Confluence This continuum has radically transformed the nature of the practice. By embracing a great diversity of information and technologies, the architectural entity went from a static to a dynamic condition in the past 30 years. It now resembles an energetic system, meaning that its existence depends on the addition and association of parameters, each representing a potential condition for the reconfiguration of its intrinsic nature. Above all, technology has exponentially increased its ability to add parameters, therefore producing models that are, too often idealistically, qualified as “emergent.” This notion of emergence is often used to describe an architectural entity that expresses a formal complexity produced by increasingly blurred computational operations. And yet, the redundant use of this notion is not surprising in view of a contemporary reality that appears more and more unstable and mutable. In today’s architecture studio, designers continuously acquire terms and languages that are borrowed from the sciences. This change in practice does not imply that architecture has turned into a new science, but rather that its tools have become increasingly scientific. These scientific procedures have gradually transformed the deceiving nature of diagrams into computational codes that stem from the confluence of a wide range of disciplines. Associating the notion of confluence of knowledge to the design activity suggests that architecture can no longer remain an autonomous discipline. It now embraces the immensity of information networks. One of the consequences of this transdisciplinary condition is expressed by the current proliferation of new design activities in fields such as material and fabrication research, interactive and immersive media, and most noticeably, biologically inspired modeling (Linder M. 2005). In other words, the expansion of information assets implies that architecture is increasingly influenced by other fields of knowledge. Its concerns are no longer constrained to a particular dimension but instead

extend at all scales simultaneously, from the intrinsic structures of material to the macro-scale of environmental phenomena. Architecture stands now at the confluence of informational streams that generate a continuum of knowledge across all disciplines. (fig 3)

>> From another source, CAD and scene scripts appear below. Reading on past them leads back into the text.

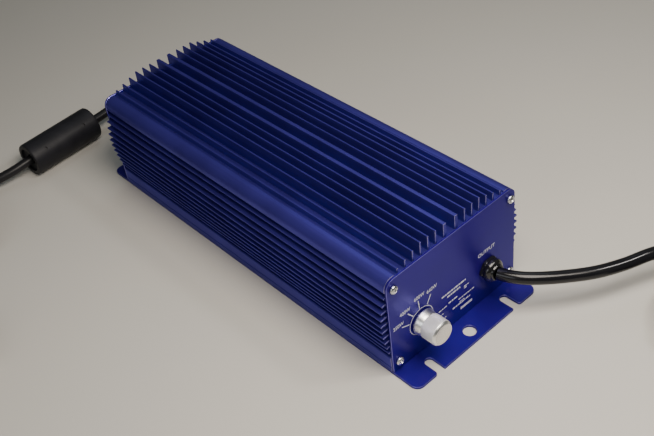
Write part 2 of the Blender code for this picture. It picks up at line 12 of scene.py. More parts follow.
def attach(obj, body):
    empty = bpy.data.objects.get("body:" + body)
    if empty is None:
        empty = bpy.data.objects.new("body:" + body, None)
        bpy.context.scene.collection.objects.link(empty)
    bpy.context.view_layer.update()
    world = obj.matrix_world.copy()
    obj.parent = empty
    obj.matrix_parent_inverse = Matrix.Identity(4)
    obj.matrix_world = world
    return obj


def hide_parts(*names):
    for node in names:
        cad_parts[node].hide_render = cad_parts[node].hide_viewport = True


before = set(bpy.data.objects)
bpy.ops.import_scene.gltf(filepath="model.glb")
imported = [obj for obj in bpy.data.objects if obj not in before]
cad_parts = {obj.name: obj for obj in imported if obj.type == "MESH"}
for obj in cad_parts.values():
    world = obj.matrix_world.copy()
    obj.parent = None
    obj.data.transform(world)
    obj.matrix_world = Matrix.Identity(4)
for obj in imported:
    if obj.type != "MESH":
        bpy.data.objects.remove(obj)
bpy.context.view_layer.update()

MM = 0.001

# Measures that the CAD has too, in millimetres
FRONT, REAR = -156.0, 156.0
HALF_WIDTH = 60.0
PLATE_BOTTOM, PLATE_TOP = 2.3, 83.0
PLATE_THICKNESS = 1.6
BASE_THICKNESS = 2.0
CORNER_RADIUS = 7.0
FLANGE = 21.0
FLANGE_SLOT_X, FLANGE_SLOT_HALF, FLANGE_SLOT_DEPTH = 37.7, 3.2, 14.0
FLANGE_HOLE_INSET, FLANGE_HOLE_RADIUS = 9.2, 4.7
TOP_FLOOR, CASE_TOP = 81.8, 93.0
# The fins on the right half of the top, by place and height, then those of each side
TOP_FINS = ((13.4, 93.0), (20.2, 93.0), (27.0, 93.0), (33.8, 90.6), (40.6, 88.2), (47.4, 86.0))
FIN_TIP_HALF, TOP_FIN_ROOT_HALF, SIDE_FIN_ROOT_HALF = 0.6, 0.75, 0.9
FIN_TIP_RADIUS, FIN_ROOT_RADIUS = 0.42, 0.5
SIDE_WALL = 57.0
SIDE_FINS, SIDE_FIN_LOWEST, SIDE_FIN_PITCH = 10, 20.4, 5.45
SIDE_FIN_REACH, SIDE_ARCH_HEIGHT = 65.2, 48.0
SCREW_X = 54.5
SCREW_HEIGHTS = (10.2, 75.1)
BASE_SCREWS = ((-55.0, -128.0), (55.0, -128.0), (-55.0, 128.0), (55.0, 128.0))
KNOB_X, KNOB_Z = -32.2, 30.0
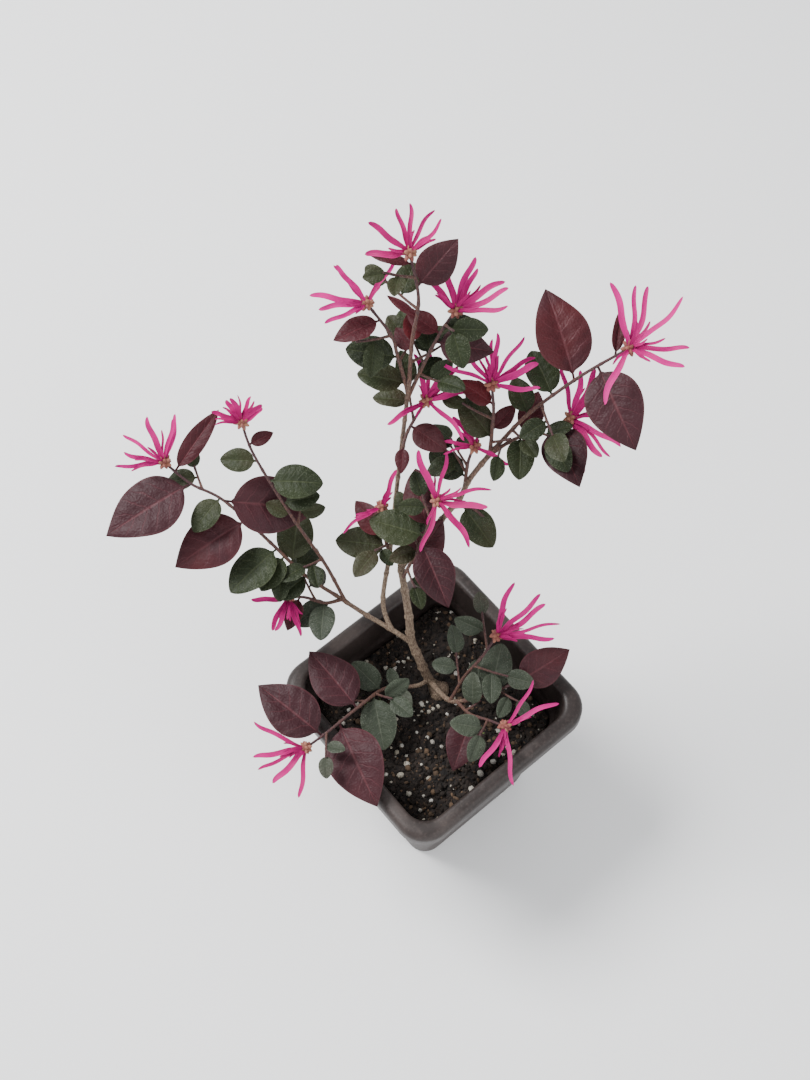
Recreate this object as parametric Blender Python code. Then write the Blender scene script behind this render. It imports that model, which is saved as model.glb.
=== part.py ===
"""A potted Chinese fringe flower, Loropetalum chinense, as solids: pot, soil, trunk, boughs and sprays.

All sizes are in millimetres until a mesh is made, which is in metres. The pot stands on z = 0 with its
sides along X and Y. The plant is laid out in three directions of its own: right, away and up, as seen
from the front corner of the pot. PLANT_TURN is the angle from the part's X to the plant's right.
"""
import math
import random

import bmesh
import bpy
from mathutils import Matrix, Vector, noise
from mathutils.bvhtree import BVHTree

MM = 0.001
GAP = 0.3
CUT_STEP = 0.1
PLANT_TURN = math.radians(50)
SEED = 11

# Pot: a 90 mm square nursery pot with tapered walls and a rolled rim
POT_SIDE = 90.0
POT_HEIGHT = 85.0
RIM_WIDTH = 6.6
RIM_DROP = 7.5
RIM_THICK = 2.6
WALL = 1.3
FLOOR = 1.5
BASE_SIDE = 61.4
SHOULDER_UP = 69.0
SHOULDER_STEP = 1.0
SHOULDER_TALL = 1.5
BASE_ROUND = 1.2
OUTER_CORNER = 12.0
INNER_CORNER = 8.6
BASE_CORNER = 7.0
CORNER_POINTS = 5
DRAIN_HOLE = 7.0
DRAIN_OUT = 20.0

# Soil
SOIL_UP = 66.0
SOIL_BUMP = 0.9
SOIL_GRAIN = 0.11
SOIL_EDGE_DROP = 0.6
LEVEL_ROUND_TRUNK = (6.0, 8.0)
SOIL_RINGS = (0.86, 0.68, 0.5, 0.32, 0.15)

# Stems
TRUNK_FOOT = (2, 9, SOIL_UP + GAP)
TRUNK_GUIDE = ((-2, 12, 72), (-6, 16, 84), (-9, 20, 93), (-10, 24, 108), (-13, 35, 127))
TRUNK_THICK = (4.0, 2.6)
FLARE = 2.0
FLARE_UP = 5.0
FLARE_LOBES = 4
LIMB_SIDES = 8
TWIG_SIDES = 5
SIDE_TWIG_SIDES = 3
RING_STEP = 6.5
TRUNK_RING_STEP = 3.2

# Leaves: width as a share of length, fold at the midrib in degrees, outline as (place, half width)
LEAF_KINDS = {
    "plum": (0.62, 14, ((0.10, 0.30), (0.25, 0.86), (0.48, 1.0), (0.74, 0.66), (0.92, 0.20))),
    "wine": (0.56, 18, ((0.10, 0.34), (0.30, 0.95), (0.60, 0.90), (0.88, 0.32))),
    "green": (0.66, 15, ((0.10, 0.36), (0.35, 1.0), (0.72, 0.74))),
    "slim": (0.30, 24, ((0.12, 0.40), (0.50, 1.0), (0.85, 0.42))),
    "small": (0.66, 17, ((0.16, 0.60), (0.52, 1.0))),
}
LEAF_THICK = 0.46
LEAF_DROOP = (8, 26)
PETIOLE_HALF = 0.45
LEAF_POINT = 0.22
ROOT_SUNK = 1.5
LIGHT = Vector((0, -0.34, 0.94))
RISE_LEVEL = 4
RISE_FACING = 16

# How far a leaf's rise and roll stray from the rule, in degrees
STRAY_LISTED = (8, 17)
STRAY_SMALL = (26, 34)

# The tilts and swings that a leaf tries, in degrees, until it finds room
LEAF_RETRIES = ((0, 0), (9, 0), (-9, 0), (18, 6), (-18, -6), (27, -10), (-27, 10))

# Blossom: strap petals from a knot of calyxes, fanned in a plane that faces the light
PETAL_WIDE = 1.9
PETAL_THICK = 0.5
PETAL_SPANS = ((0.0, 0.45), (0.36, 0.85), (0.72, 1.0), (1.0, 0.8))
PETAL_SHARE = (0.85, 1.1)
PETAL_LIFT = (8, 26)
PETAL_RETRIES = (36, -6, 54)
PETAL_CURL = (-26, 10)
KNOT_RADIUS = 2.1
FAN_UP = Vector((0, 0.87, 0.49))
FAN_OUT = Vector((0, -0.49, 0.87))

# Each bough: its stem, as what carries it, how far along that it starts and its guide points, and its
# thickness at both ends
BOUGHS = {
    "bough_right": dict(
        stem=("trunk", 1.0, ((-3, 43, 138), (8, 49, 154), (12, 51, 167), (20, 55, 181))),
        thick=(2.5, 1.9),
    ),
    "bough_left": dict(
        stem=("trunk", 0.42, ((-14, 21, 96), (-19, 23, 99), (-28, 27, 103), (-38, 31, 110))),
        thick=(2.1, 1.6),
    ),
    "bough_back": dict(
        stem=("bough_left", 0.30, ((-20, 30, 107), (-17, 41, 130), (-14, 57, 157), (-10, 66, 207))),
        thick=(1.9, 1.5),
    ),
    "bough_low_left": dict(
        stem=("trunk", 0.10, ((-6, 8, 74), (-12, 6, 77))),
        thick=(1.8, 1.5),
    ),
    "bough_low_right": dict(
        stem=("trunk", 0.08, ((3, 4, 75), (7, 0, 77), (12, -1, 80))),
        thick=(2.4, 1.7),
    ),
}

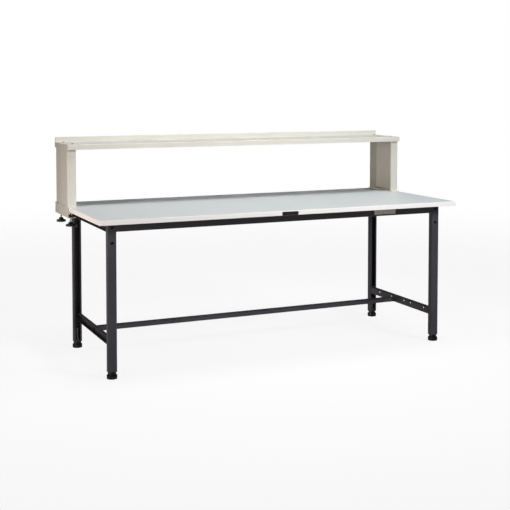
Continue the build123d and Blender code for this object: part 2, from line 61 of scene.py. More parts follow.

Informed Architecture: Sensitive Organism From Frederick Kiesler’s topological surfaces to Greg Lynn’s curvilinear shapes, architecture is offered the possibility of perceiving our reality in terms of behavioral and responsive architectural mechanisms rather than shallow images of reality. Described in his seminal article “A Home is not a House” the proliferation and specialization of building systems prompted Reyner Banham to describe the house as a “baroque ensemble of domestic gadgetry [that] epitomizes the intestinal complexity of gracious living” (Banham R. 1965). This analogy of mechanical and electrical services to systems regulating the living organism is striking because it suggests that the accumulation of energetic functions, as diverse as climatic, wireless and grid-based, implies the disappearance of the form, image, and representation of architecture as we know it. In this article, François Dallegret’s drawings for Banham are a tribute to this conglomeration of mechanical, electrical, and structural systems, with their associated requisites and interactions (Banham R. 1965). This vision of the house as an exhilarating skeleton marks the advent of a design paradigm of performance for architecture of life, energy and (de)regulated behaviors. Similar to a living organism, Banham’s architectural object emerges out of energetic streams, organic veins forming a unitary system of interwoven and interacting sub-systems which combine effectively toward the whole. Banham and Dallegret’s mechanical systems are characterized, indeed defined by their behaviors, capabilities, sets of innate and imparted knowledge.